### [Objective]
The entries need to be copied exactly.

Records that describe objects
— begin —

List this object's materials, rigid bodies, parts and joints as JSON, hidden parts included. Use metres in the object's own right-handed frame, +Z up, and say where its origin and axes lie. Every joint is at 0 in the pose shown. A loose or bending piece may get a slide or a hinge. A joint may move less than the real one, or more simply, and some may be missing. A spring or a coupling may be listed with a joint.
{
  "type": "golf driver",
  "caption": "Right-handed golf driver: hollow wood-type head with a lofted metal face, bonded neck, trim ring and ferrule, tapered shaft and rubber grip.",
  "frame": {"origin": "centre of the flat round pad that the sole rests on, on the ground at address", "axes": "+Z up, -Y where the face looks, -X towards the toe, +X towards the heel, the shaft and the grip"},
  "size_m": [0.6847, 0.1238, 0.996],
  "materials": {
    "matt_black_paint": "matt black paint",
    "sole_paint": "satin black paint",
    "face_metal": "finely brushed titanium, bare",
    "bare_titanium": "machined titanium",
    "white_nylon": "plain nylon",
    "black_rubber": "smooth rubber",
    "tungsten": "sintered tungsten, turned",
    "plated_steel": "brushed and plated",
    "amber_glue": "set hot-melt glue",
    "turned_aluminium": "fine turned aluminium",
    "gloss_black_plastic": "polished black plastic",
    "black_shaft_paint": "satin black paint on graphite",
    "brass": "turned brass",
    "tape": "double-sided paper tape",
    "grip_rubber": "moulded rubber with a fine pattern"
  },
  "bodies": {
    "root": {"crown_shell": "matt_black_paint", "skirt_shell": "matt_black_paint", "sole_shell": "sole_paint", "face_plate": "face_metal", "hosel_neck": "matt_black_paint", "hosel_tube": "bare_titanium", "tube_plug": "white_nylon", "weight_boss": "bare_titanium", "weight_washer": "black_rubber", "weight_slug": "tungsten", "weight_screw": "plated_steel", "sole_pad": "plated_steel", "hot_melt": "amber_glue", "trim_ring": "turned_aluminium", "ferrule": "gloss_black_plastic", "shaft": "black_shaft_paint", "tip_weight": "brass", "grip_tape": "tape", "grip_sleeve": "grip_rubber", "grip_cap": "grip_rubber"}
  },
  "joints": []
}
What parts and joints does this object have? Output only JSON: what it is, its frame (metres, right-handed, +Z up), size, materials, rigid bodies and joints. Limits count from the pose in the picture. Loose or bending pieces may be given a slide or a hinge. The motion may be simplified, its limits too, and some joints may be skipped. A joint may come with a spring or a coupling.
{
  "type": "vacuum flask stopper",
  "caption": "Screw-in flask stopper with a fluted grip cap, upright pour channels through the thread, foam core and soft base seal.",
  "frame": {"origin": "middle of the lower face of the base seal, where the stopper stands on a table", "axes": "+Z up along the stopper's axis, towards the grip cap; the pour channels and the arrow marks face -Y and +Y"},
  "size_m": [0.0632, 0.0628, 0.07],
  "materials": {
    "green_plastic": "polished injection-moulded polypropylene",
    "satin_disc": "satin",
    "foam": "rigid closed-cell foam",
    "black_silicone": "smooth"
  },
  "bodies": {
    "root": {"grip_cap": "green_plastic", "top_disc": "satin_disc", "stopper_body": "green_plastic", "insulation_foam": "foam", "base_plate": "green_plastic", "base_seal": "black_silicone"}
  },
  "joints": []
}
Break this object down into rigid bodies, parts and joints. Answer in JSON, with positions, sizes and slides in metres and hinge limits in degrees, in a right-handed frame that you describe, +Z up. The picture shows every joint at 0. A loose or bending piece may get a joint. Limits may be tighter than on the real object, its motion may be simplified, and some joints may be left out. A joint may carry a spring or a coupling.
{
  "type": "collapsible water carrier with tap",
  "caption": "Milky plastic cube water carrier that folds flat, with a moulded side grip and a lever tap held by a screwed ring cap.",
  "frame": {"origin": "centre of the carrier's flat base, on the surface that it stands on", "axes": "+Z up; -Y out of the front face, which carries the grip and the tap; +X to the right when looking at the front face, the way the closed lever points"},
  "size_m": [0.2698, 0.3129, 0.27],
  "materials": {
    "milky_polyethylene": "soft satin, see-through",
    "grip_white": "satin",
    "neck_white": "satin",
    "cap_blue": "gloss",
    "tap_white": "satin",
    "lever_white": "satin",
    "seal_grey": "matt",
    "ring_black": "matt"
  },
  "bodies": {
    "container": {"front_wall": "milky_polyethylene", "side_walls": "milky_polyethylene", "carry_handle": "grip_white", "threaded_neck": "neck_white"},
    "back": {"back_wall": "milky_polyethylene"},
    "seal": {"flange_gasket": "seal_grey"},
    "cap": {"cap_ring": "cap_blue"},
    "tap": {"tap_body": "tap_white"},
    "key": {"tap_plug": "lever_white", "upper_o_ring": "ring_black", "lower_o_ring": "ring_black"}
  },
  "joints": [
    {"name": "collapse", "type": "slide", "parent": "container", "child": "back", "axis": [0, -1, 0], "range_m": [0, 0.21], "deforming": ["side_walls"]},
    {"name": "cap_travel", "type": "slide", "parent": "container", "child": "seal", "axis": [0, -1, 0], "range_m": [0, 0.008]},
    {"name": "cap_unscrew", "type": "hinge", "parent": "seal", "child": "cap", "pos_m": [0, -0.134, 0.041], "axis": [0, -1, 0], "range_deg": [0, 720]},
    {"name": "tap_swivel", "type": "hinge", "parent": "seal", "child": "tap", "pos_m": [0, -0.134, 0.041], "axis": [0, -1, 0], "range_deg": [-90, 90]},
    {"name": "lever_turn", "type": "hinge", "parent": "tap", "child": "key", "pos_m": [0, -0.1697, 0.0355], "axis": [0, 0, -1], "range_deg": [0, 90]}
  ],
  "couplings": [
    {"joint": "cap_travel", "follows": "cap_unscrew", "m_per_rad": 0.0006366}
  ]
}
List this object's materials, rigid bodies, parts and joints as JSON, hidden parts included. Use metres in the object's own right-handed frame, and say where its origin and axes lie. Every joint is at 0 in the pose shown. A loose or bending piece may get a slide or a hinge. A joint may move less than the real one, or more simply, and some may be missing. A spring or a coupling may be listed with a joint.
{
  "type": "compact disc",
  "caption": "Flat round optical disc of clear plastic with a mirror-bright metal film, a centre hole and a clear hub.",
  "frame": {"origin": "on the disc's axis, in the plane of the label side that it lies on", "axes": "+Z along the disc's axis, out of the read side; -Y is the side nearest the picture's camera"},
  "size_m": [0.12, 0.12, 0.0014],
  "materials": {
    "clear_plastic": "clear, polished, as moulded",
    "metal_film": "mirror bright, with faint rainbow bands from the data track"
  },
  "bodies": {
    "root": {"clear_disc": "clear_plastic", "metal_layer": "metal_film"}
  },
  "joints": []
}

— end —

### [Reply to the exercise]
List this object's materials, rigid bodies, parts and joints as JSON, hidden parts included. Use metres in the object's own right-handed frame, +Z up, and say where its origin and axes lie. Every joint is at 0 in the pose shown. A loose or bending piece may get a slide or a hinge. A joint may move less than the real one, or more simply, and some may be missing. A spring or a coupling may be listed with a joint.
{
  "type": "golf driver",
  "caption": "Right-handed golf driver: hollow wood-type head with a lofted metal face, bonded neck, trim ring and ferrule, tapered shaft and rubber grip.",
  "frame": {"origin": "centre of the flat round pad that the sole rests on, on the ground at address", "axes": "+Z up, -Y where the face looks, -X towards the toe, +X towards the heel, the shaft and the grip"},
  "size_m": [0.6847, 0.1238, 0.996],
  "materials": {
    "matt_black_paint": "matt black paint",
    "sole_paint": "satin black paint",
    "face_metal": "finely brushed titanium, bare",
    "bare_titanium": "machined titanium",
    "white_nylon": "plain nylon",
    "black_rubber": "smooth rubber",
    "tungsten": "sintered tungsten, turned",
    "plated_steel": "brushed and plated",
    "amber_glue": "set hot-melt glue",
    "turned_aluminium": "fine turned aluminium",
    "gloss_black_plastic": "polished black plastic",
    "black_shaft_paint": "satin black paint on graphite",
    "brass": "turned brass",
    "tape": "double-sided paper tape",
    "grip_rubber": "moulded rubber with a fine pattern"
  },
  "bodies": {
    "root": {"crown_shell": "matt_black_paint", "skirt_shell": "matt_black_paint", "sole_shell": "sole_paint", "face_plate": "face_metal", "hosel_neck": "matt_black_paint", "hosel_tube": "bare_titanium", "tube_plug": "white_nylon", "weight_boss": "bare_titanium", "weight_washer": "black_rubber", "weight_slug": "tungsten", "weight_screw": "plated_steel", "sole_pad": "plated_steel", "hot_melt": "amber_glue", "trim_ring": "turned_aluminium", "ferrule": "gloss_black_plastic", "shaft": "black_shaft_paint", "tip_weight": "brass", "grip_tape": "tape", "grip_sleeve": "grip_rubber", "grip_cap": "grip_rubber"}
  },
  "joints": []
}
What parts and joints does this object have? Output only JSON: what it is, its frame (metres, right-handed, +Z up), size, materials, rigid bodies and joints. Limits count from the pose in the picture. Loose or bending pieces may be given a slide or a hinge. The motion may be simplified, its limits too, and some joints may be skipped. A joint may come with a spring or a coupling.
{
  "type": "vacuum flask stopper",
  "caption": "Screw-in flask stopper with a fluted grip cap, upright pour channels through the thread, foam core and soft base seal.",
  "frame": {"origin": "middle of the lower face of the base seal, where the stopper stands on a table", "axes": "+Z up along the stopper's axis, towards the grip cap; the pour channels and the arrow marks face -Y and +Y"},
  "size_m": [0.0632, 0.0628, 0.07],
  "materials": {
    "green_plastic": "polished injection-moulded polypropylene",
    "satin_disc": "satin",
    "foam": "rigid closed-cell foam",
    "black_silicone": "smooth"
  },
  "bodies": {
    "root": {"grip_cap": "green_plastic", "top_disc": "satin_disc", "stopper_body": "green_plastic", "insulation_foam": "foam", "base_plate": "green_plastic", "base_seal": "black_silicone"}
  },
  "joints": []
}
Break this object down into rigid bodies, parts and joints. Answer in JSON, with positions, sizes and slides in metres and hinge limits in degrees, in a right-handed frame that you describe, +Z up. The picture shows every joint at 0. A loose or bending piece may get a joint. Limits may be tighter than on the real object, its motion may be simplified, and some joints may be left out. A joint may carry a spring or a coupling.
{
  "type": "collapsible water carrier with tap",
  "caption": "Milky plastic cube water carrier that folds flat, with a moulded side grip and a lever tap held by a screwed ring cap.",
  "frame": {"origin": "centre of the carrier's flat base, on the surface that it stands on", "axes": "+Z up; -Y out of the front face, which carries the grip and the tap; +X to the right when looking at the front face, the way the closed lever points"},
  "size_m": [0.2698, 0.3129, 0.27],
  "materials": {
    "milky_polyethylene": "soft satin, see-through",
    "grip_white": "satin",
    "neck_white": "satin",
    "cap_blue": "gloss",
    "tap_white": "satin",
    "lever_white": "satin",
    "seal_grey": "matt",
    "ring_black": "matt"
  },
  "bodies": {
    "container": {"front_wall": "milky_polyethylene", "side_walls": "milky_polyethylene", "carry_handle": "grip_white", "threaded_neck": "neck_white"},
    "back": {"back_wall": "milky_polyethylene"},
    "seal": {"flange_gasket": "seal_grey"},
    "cap": {"cap_ring": "cap_blue"},
    "tap": {"tap_body": "tap_white"},
    "key": {"tap_plug": "lever_white", "upper_o_ring": "ring_black", "lower_o_ring": "ring_black"}
  },
  "joints": [
    {"name": "collapse", "type": "slide", "parent": "container", "child": "back", "axis": [0, -1, 0], "range_m": [0, 0.21], "deforming": ["side_walls"]},
    {"name": "cap_travel", "type": "slide", "parent": "container", "child": "seal", "axis": [0, -1, 0], "range_m": [0, 0.008]},
    {"name": "cap_unscrew", "type": "hinge", "parent": "seal", "child": "cap", "pos_m": [0, -0.134, 0.041], "axis": [0, -1, 0], "range_deg": [0, 720]},
    {"name": "tap_swivel", "type": "hinge", "parent": "seal", "child": "tap", "pos_m": [0, -0.134, 0.041], "axis": [0, -1, 0], "range_deg": [-90, 90]},
    {"name": "lever_turn", "type": "hinge", "parent": "tap", "child": "key", "pos_m": [0, -0.1697, 0.0355], "axis": [0, 0, -1], "range_deg": [0, 90]}
  ],
  "couplings": [
    {"joint": "cap_travel", "follows": "cap_unscrew", "m_per_rad": 0.0006366}
  ]
}
List this object's materials, rigid bodies, parts and joints as JSON, hidden parts included. Use metres in the object's own right-handed frame, and say where its origin and axes lie. Every joint is at 0 in the pose shown. A loose or bending piece may get a slide or a hinge. A joint may move less than the real one, or more simply, and some may be missing. A spring or a coupling may be listed with a joint.
{
  "type": "compact disc",
  "caption": "Flat round optical disc of clear plastic with a mirror-bright metal film, a centre hole and a clear hub.",
  "frame": {"origin": "on the disc's axis, in the plane of the label side that it lies on", "axes": "+Z along the disc's axis, out of the read side; -Y is the side nearest the picture's camera"},
  "size_m": [0.12, 0.12, 0.0014],
  "materials": {
    "clear_plastic": "clear, polished, as moulded",
    "metal_film": "mirror bright, with faint rainbow bands from the data track"
  },
  "bodies": {
    "root": {"clear_disc": "clear_plastic", "metal_layer": "metal_film"}
  },
  "joints": []
}